Considering this, and despite coming up against two long established clubs, both sitting on heavily fortified catchments and mounds of cash that dwarf the Ipswich Jets reserves, Livermore enthusiastically highlights what the merger brings to the table, and the significance of gaining a Western corridor footprint.
"We put away some differences we had to see more boys and girls playing, more people watching, and ultimately the game growing. Particularly in a market that the AFL has targeted, West of Brisbane. That Western Corridor is a rugby league loving region, and one tipped for huge growth."
Livermore speaks glowingly of the Jets' player development plans, highlighting the inclusion of former NRL star Scott Sattler and Ipswich Jets Chairman Steve Johnson as huge coup's in the planning of pathways right across the state. They want to establish up to four feeder relationships with Intrust Super Cup clubs in rugby league loving regions a long way from Brisbane; such as Rockhampton's Central Capras.
They will target junior development affiliations in Papua New Guinea and Samoa, and have set up an allegiance with UK Super League club Salford. A key financial promise they have made is to resurrect the defunct Toowoomba Clydesdales, a former Queensland Cup powerhouse that went bust and folded ahead of the 2007 state league season. The revival of the former Brisbane Broncos aligned Clydesdales is now seen (along with the Ipswich Jets) as a key strategic inroad to the coveted West.
"We will send our NRL players to sign-on days with all of the clubs all throughout the state. We'll fund them commercially, give them opportunities to fund their corporate and commercial partnerships back through us," Livermore said.
It's all pretty impressive, yet there remains a degree of vagueness with the specifics. Both Sattler and Johnson refused to be interviewed for this particular piece, despite multiple attempts. Both freely admitted to a fear of disclosing too much information and jeopardising the process, despite the NRL's submission deadline having already passed. Puzzling as it might be, it plays beautifully into Nick Livermore's narrative of 'I know something you don't.' As far as the Jets are concerned, the only people who need to know the full extent of their plans are inside the walls of NRL headquarters.

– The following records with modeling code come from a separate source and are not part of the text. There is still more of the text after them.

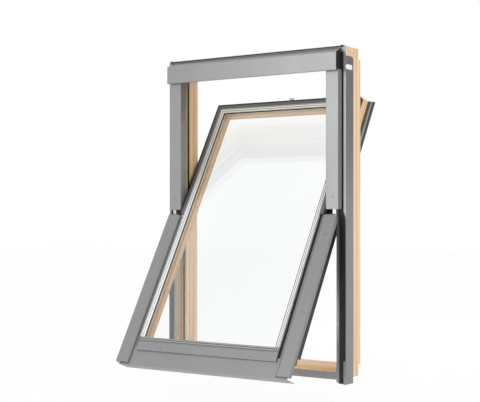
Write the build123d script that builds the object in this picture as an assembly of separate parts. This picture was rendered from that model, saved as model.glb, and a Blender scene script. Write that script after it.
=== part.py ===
"""Centre-pivot roof window, 780 x 1180 mm, with the sash swung part way open.

Everything is in millimetres. X runs across the window, +Y points from the weather side
into the room and +Z runs up the roof slope. The sash is drawn shut and then swung open
about its pivot. While drawing, Y = 0 is the front plane of the side skirts and Z = 0 the
underside of the wooden sill; the finished pieces are moved so that the origin lies at the
centre of the sill's underside.
"""

import os
from math import cos, radians, sin

from build123d import *

# Outer frame
frame_width = 780.0
frame_height = 1155.0
side_depth = 105.0
rail_depth = 90.0
sill_height = 40.0
head_height = 38.0
side_thickness = 56.0
side_front_thickness = 29.0
rebate_depth = 36.0
wood_edge_radius = 1.5
sill_ledge = 17.0
sill_upstand_y = 46.0
sill_upstand_z = 29.0
sill_back_rise = 2.0

# Gaps between the shut sash and the frame
sash_gap = 13.0
sash_top_gap = 44.0
sash_bottom = 24.0

# Clearances
running_clearance = 0.1
side_clearance = 0.3
hinge_clearance = 0.3

# Sheet metal skins
skirt_sheet = 1.0
cover_sheet = 1.2
bend_radius = 1.6
skirt_depth = 51.4
skirt_flange = 10.0
skirt_drop = 22.0
skirt_rise = 5.0
skirt_corner_cut = 9.0
skirt_foot = 10.0
sill_strip_drop = 7.0
sill_strip_hem = 12.0

# Side covers on the weather side
cover_front = -20.7
frame_cover_overlap = 11.0
frame_cover_reveal = 1.0
frame_cover_lap = 4.5
frame_cover_return = 27.0
cover_step_depth = 12.5
cover_step_width = 5.6
sash_cover_overlap = 10.0
sash_cover_lap = 3.0
sash_cover_bottom = -43.0
sash_cover_flange = 17.0
cover_corner_cut = 7.0
cover_foot = 8.5
cover_bevel_width = 7.0
cover_bevel_depth = 4.5
cover_hem = 5.0
cover_hem_lean = 0.6
cover_end_depth = 8.0

# Where the covers meet at the pivot, above and below its axis
frame_cover_above_pivot = 1.0
sash_cover_below_pivot = 16.5

# Top casing
casing_end_gap = 18.0
casing_front = -38.0
casing_drop = 47.5
casing_shoulder_drop = 22.0
casing_slope = 17.5
casing_lip = 7.5
casing_return = 9.0
head_plate_sheet = 1.2
head_plate_drop = 19.0
head_tab_drop = 32.0
cap_thickness = 3.0
cap_notch = 3.0
cap_boss_radius = 5.0
cap_socket_radius = 2.6
cap_boss_front = -22.0
cap_boss_rise = 38.5
lip_seal_thickness = 1.8
lip_seal_height = 4.3
lip_seal_inset = 1.2
lip_block_rise = 1.5

# Clips of the casing on the skirts
casing_clip_rise = 14.0
casing_clip_front = 3.0
casing_clip_back = 42.0
casing_clip_height = 17.0
casing_clip_sheet = 1.0
casing_clip_rib = 0.6
casing_clip_rib_inset = 5.0
casing_clip_rib_height = 3.0
casing_clip_hook_height = 9.0

# Pivot
pivot_y = -21.0
pivot_above_middle = 10.0
open_angle = 30.2
tongue_radius = 45.0
tongue_thickness = 5.0
tongue_start = -5.0
tongue_end = 85.0
tongue_root_end = 44.0
tongue_face_gap = 2.5
hinge_radius = 54.0
hinge_stand_out = 4.0
hinge_groove_depth = 17.0
hinge_groove_angle = 95.0
hinge_core = 12.0
hinge_cut = -15.8
hinge_bolt_radius = 2.6
hinge_bolt_y = 16.0
hinge_bolt_half_spacing = 18.0
hinge_plate_thickness = 3.5
hinge_plate_front = 9.0
hinge_plate_back = 38.0
hinge_plate_half_height = 60.0
hinge_plate_corner = 4.0

# Sash
sash_front = -8.0
sash_back = 42.0
stile_width = 36.0
wood_chamfer = 4.0
horn_front_rise = 3.0
horn_middle_y = 12.0
horn_middle_rise = 11.0
horn_back_rise = 17.0
glass_cover = 13.0
pane_thickness = 4.0
pane_gap = 16.0
glass_front = -12.0
glass_clearance = 0.3
glass_edge_gap = 2.0
spacer_width = 7.0
spacer_inset = 5.7
gasket_thickness = 0.8
gasket_reveal = 4.0
bead_overhang = 1.0
bead_width = 17.0
bead_inner_front = -15.0
bead_outer_front = -18.6
bead_bottom_line = 60.0
trim_front = -19.5
trim_width = 14.0
trim_gap = 1.0
edge_seal_width = 6.0
edge_seal_skin = 0.6
edge_seal_wrap = 9.0
rib_pitch = 4.2
rib_depth = 0.9
rib_width_share = 0.62
rib_groove_end_share = 0.92

# Bottom of the sash
bottom_face_top = 41.0
bottom_face_bottom = 8.5
bottom_face_front = -16.5
bottom_cover_front = -10.5
bottom_cover_bottom = -50.0
bottom_lip_depth = 51.5
bottom_lip_rise = 9.0
foot_notch = 6.0

# Carriers of the covers
cover_clip_height = 24.0
cover_clip_wall = 3.0
cover_clip_depth = 9.0
cover_clip_shares = (0.19, 0.54, 0.91)
carrier_web_gap = 11.0
carrier_web_thickness = 6.0
carrier_web_back = 32.5
carrier_web_bottom = 19.0
carrier_web_below_pivot = 62.5
carrier_block_depth = 13.0
carrier_block_shares = (0.18, 0.56, 0.91)
carrier_foot_depth = 4.0
carrier_foot_back = 6.0

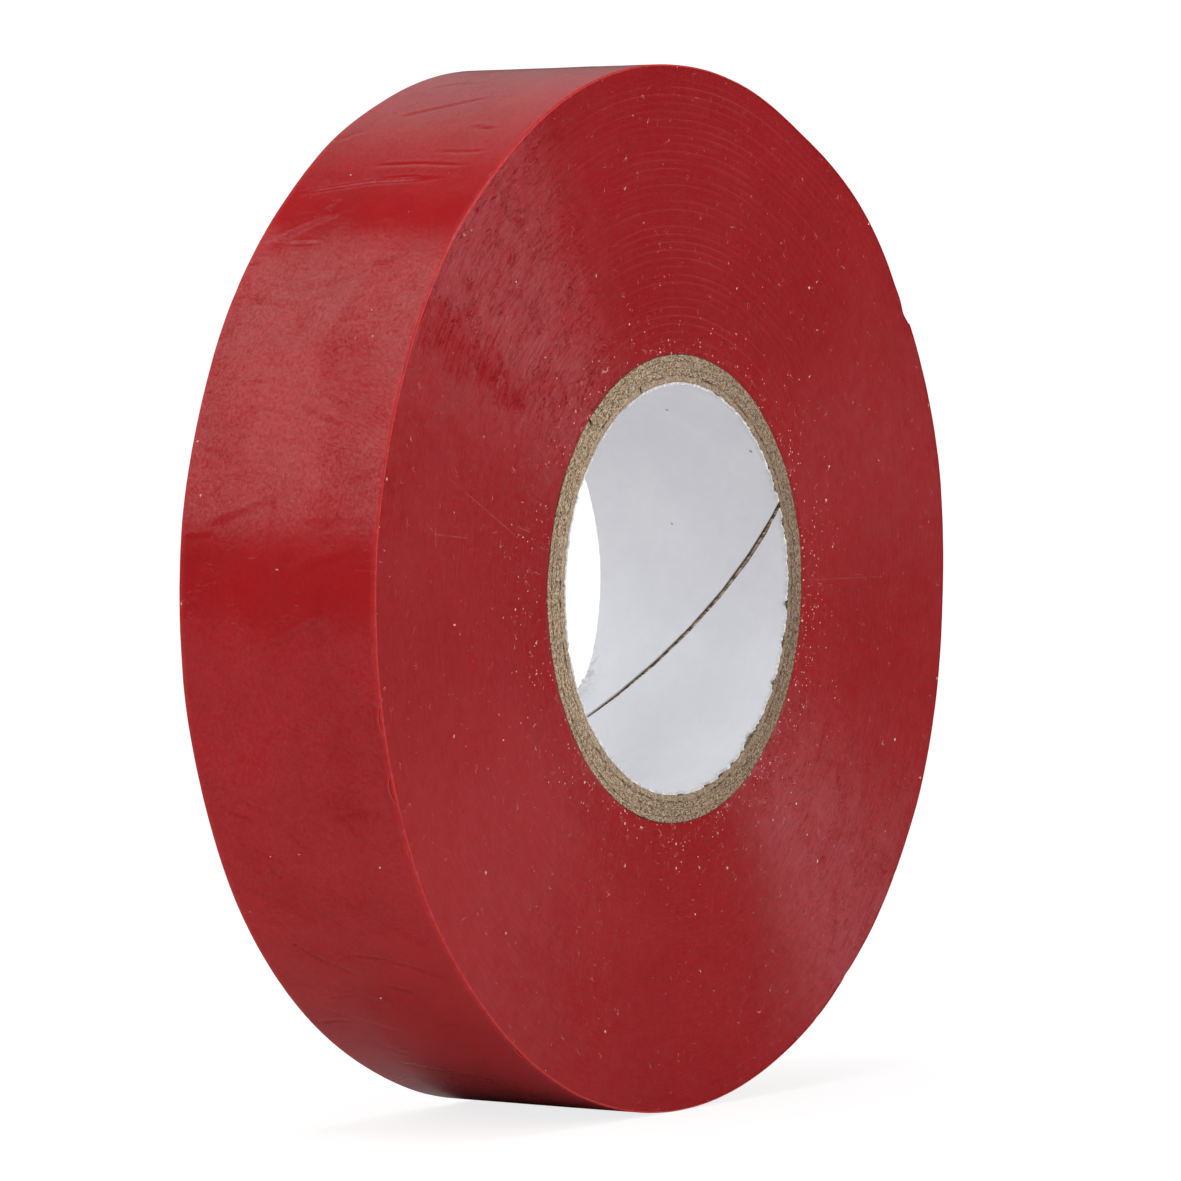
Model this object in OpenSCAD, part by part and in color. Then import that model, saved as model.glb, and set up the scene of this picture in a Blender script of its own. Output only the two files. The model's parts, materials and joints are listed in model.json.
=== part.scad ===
// Roll of electrical insulating tape standing on its edge.
// A spirally wound paperboard core (one white liner ply and four chipboard
// plies) carries a single strip of PVC tape. The last turn is separate, and
// the loose end of the strip is cut into short hinged lengths so it can peel.
// Millimetres and degrees. Origin: centre of the bore, half way across the width.
// +Y runs along the bore, +Z is up, the front face looks towards -Y.
// Angles are measured on the front face from +X towards +Z.

/* [Roll] */
// Width of the tape, which is also the length of the core
tape_w = 19; // [12:0.5:25]
// Outside diameter of the wound roll
roll_d = 86.4; // [60:0.1:130]
// Outside diameter of the core, where the first turn of tape is bonded
core_od = 38.7; // [36:0.1:50]
// Diameter of the bore inside the white liner
core_id = 33.7; // [25:0.1:34]

/* [Tape] */
// Thickness of the tape, film and adhesive together
tape_t = 0.13; // [0.1:0.01:0.2]
// Radius gained by each turn, the tape plus the slack left by winding
turn_pitch = 0.14; // [0.12:0.01:0.25]
// Angle of the free end of the strip
end_angle = 31; // [0:1:360]
// Arc of the loose end, from the peel line to the free end
tail_arc = 48; // [16:1:120]

/* [Core] */
// Thickness of the white liner ply
liner_t = 0.2; // [0.1:0.05:0.4]
// Glue line between two neighbouring layers
glue_t = 0.02; // [0.01:0.01:0.05]
// Butt gap left between the edges of a spirally wound ply, across the gap
seam_gap = 0.35; // [0.2:0.05:0.8]
// Distance along the bore in which a seam makes one full turn
seam_lead = 92; // [70:1:200]
// Angle of the white liner's seam on the front face
liner_seam = 23.3; // [0:0.1:360]
// Angle of the innermost chipboard ply's seam on the front face
ply_1_seam = 109.4; // [0:0.1:360]
// Angle of the second chipboard ply's seam on the front face
ply_2_seam = 262; // [0:0.1:360]
// Angle of the third chipboard ply's seam on the front face
ply_3_seam = 190.3; // [0:0.1:360]
// Angle of the outermost chipboard ply's seam on the front face
ply_4_seam = 133.6; // [0:0.1:360]

/* [Hidden] */

roll_r = roll_d / 2;
core_r = core_od / 2;
bore_r = core_id / 2;

// Seams of the chipboard plies, innermost first
ply_seams = [ply_1_seam, ply_2_seam, ply_3_seam, ply_4_seam];
ply_count = len(ply_seams);
// Thickness of one chipboard ply: what the liner and the glue lines leave
ply_t = (core_r - bore_r - liner_t - ply_count * glue_t) / ply_count;
// Angle a seam turns through in half the width
seam_half_turn = 360 / seam_lead * tape_w / 2;

// The two halves of each turn are true cylinders whose centres lie half a
// pitch apart, so one whole turn moves the surface in by turn_pitch
half_pitch = turn_pitch / 2;
// Arc of one hinged length, with the hairline (also an arc) that parts it
// from the next
tail_count = 8;
tail_step = tail_arc / tail_count;
hairline = 0.02;

// How far a cutter runs past the surface it cuts
overcut = 1;
$fn = 360;

// ---- Shared shapes ----

// Stands a shape drawn on the local XY plane up on its edge, so local +X and
// +Y become +X and +Z, and centres it across the width. Local +Z is the front.
module across() {
    rotate([90, 0, 0])
        translate([0, 0, -tape_w / 2])
            children();
}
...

One thing the bid team hasn't hesitated to proclaim is their desire to woo fans all over Queensland, by luring genuine maroons heroes as foundation signings. As Livermore explained:
"Someone of Cameron Munster's magnitude would be an amazing asset for us. We've also spoken about the appeal of a rising star like Harry Grant, who we'd named as a target before he excelled on the Origin stage last year. If we're going to be genuine, let's focus on the person first."
It's no secret that master coaches Wayne Bennett and Craig Bellamy have also been approached for roles with the franchise, should it successfully breach the NRL's ranks. This comes in the face of widespread speculation that Western Corridor supporters would truly get behind a team coached by 2015 Jets premiership co-coaches Ben and Shane Walker. To this end, Livermore reverts to the intriguing vagueness that has accompanied this interview.
"Nothing is off the table. We just need to get there first."